With San Francisco’s inhospitality now an international story — needle-and-feces filth porn has been featured on even Russian propaganda sites of late, supplementing the local paper of record — the pressure is to act quickly and, most important, demonstrably. Breed is, again, running for office. And providing the homeless with housing — providing anyone with housing — is a lot harder than shunting tents off the street.
Our new mayor will, this Saturday, be hosting a day-long policy summit. As a means to put all of her supporters in one place, impart upon them the mayoral imprimatur, and keep them active ahead of an imminent re-election campaign, this is a smart move. As a means to burnish the mayor’s thin policy credentials, it’s patronizing both to her and to the general public. You don’t become a policy maven in an afternoon. And, to be frank, that’s not the only way to be a good mayor.

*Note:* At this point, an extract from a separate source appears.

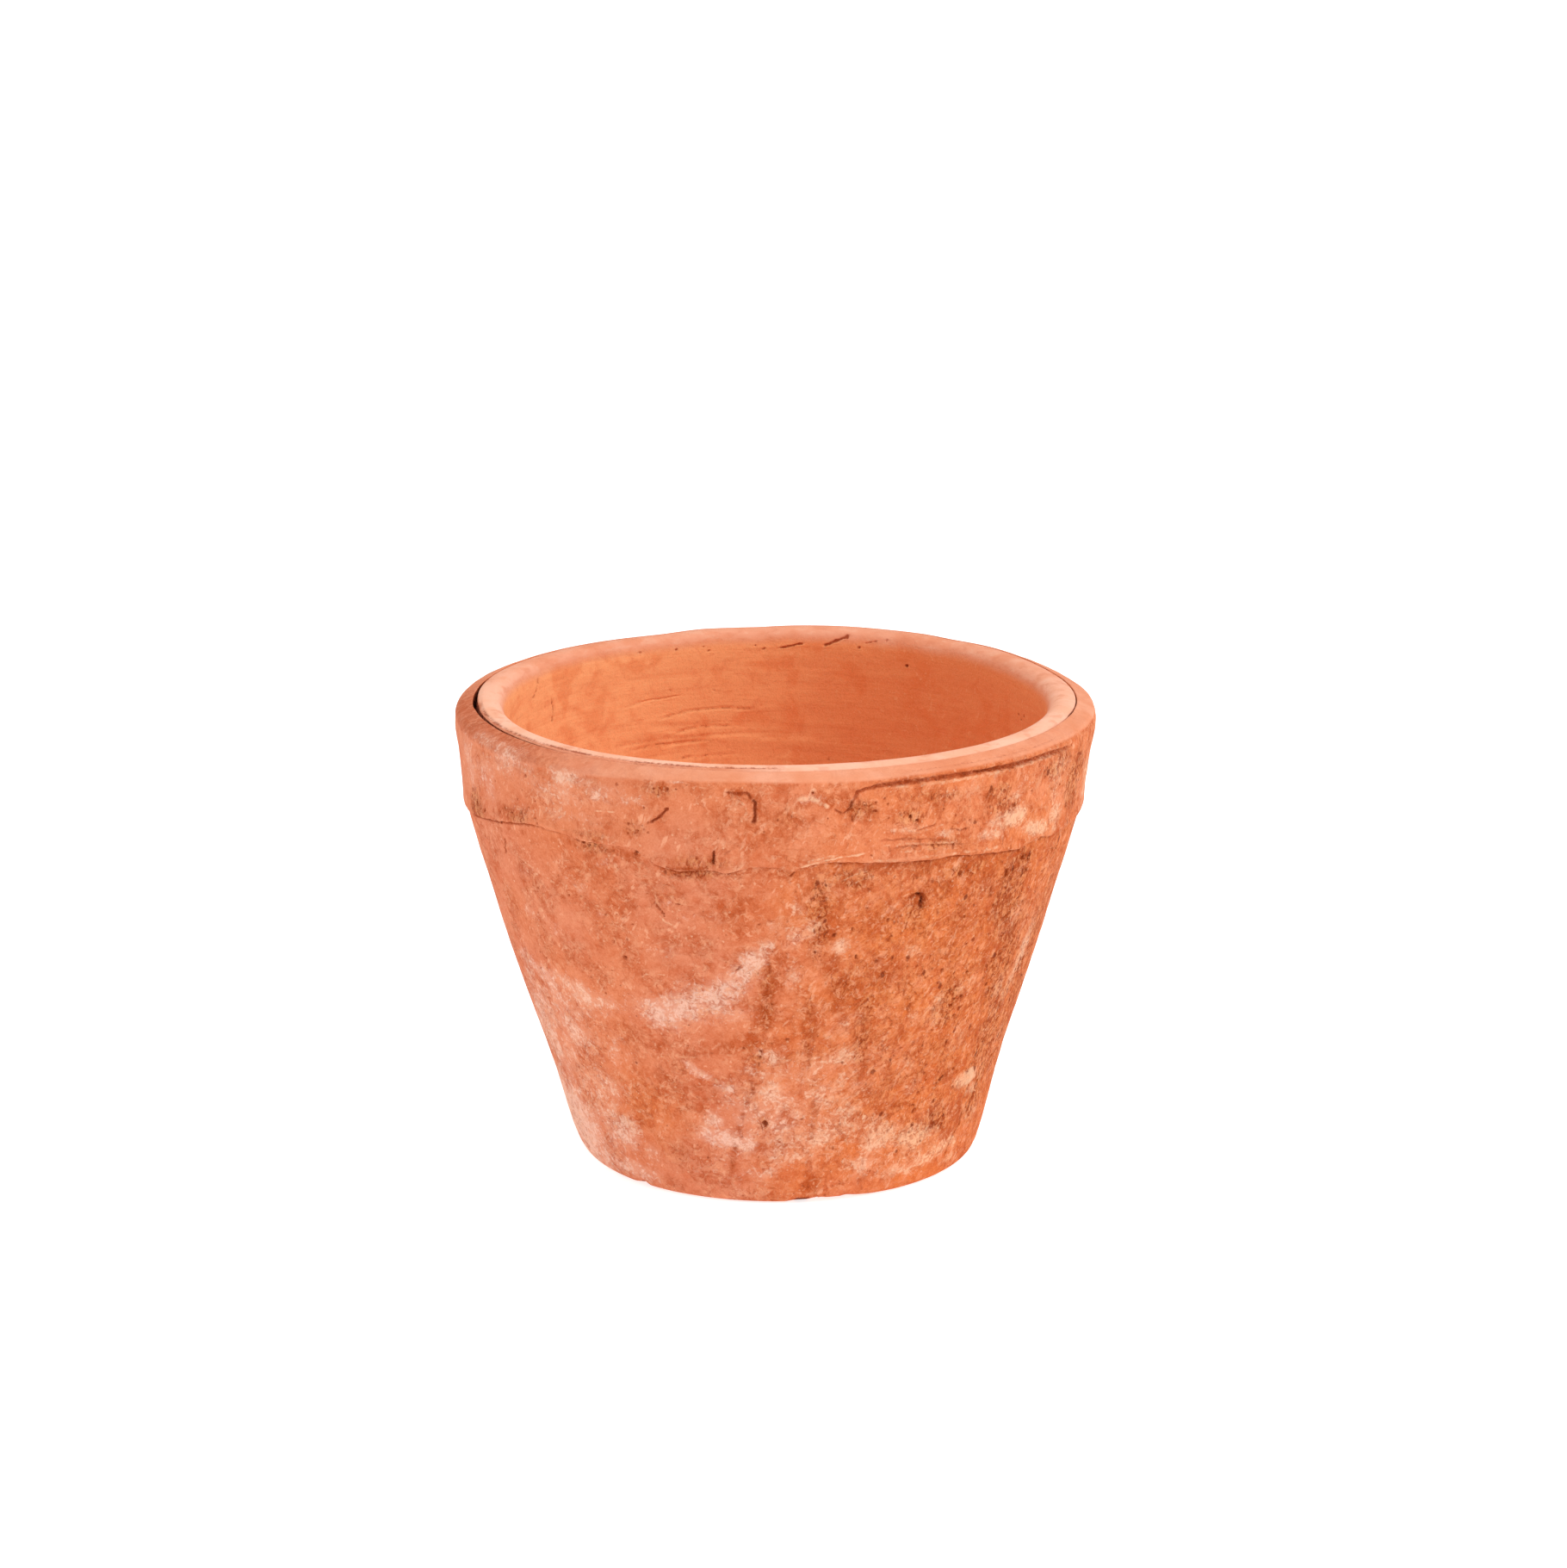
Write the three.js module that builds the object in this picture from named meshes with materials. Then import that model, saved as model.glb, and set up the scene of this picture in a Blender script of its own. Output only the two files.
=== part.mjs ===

Breed is viewed as an intelligent, serious and policy-curious person — which is more than can be said for some denizens of City Hall. Not every mayor needs to thrive on whitepapers as did Gavin Newsom (whose effectiveness in this job is a matter of extreme debate).
Our new mayor doesn’t have any tools at her disposal to combat this city’s problems that Lee did not — and is, additionally, burdened by the need to begin running for office in just a few short months.
But London Breed’s lived experience — that life story we have heard so many times — gives her gravitas and authenticity. She can make asks others can’t and take stands others would not.
Breed can, in short, push the manner of solutions she chooses to push and be the type of mayor she chooses to be. If she chooses to combat “homelessness” rather than just “quality of life” — she can do that.
If Breed truly purports to change what’s normal around here, the clock is now ticking.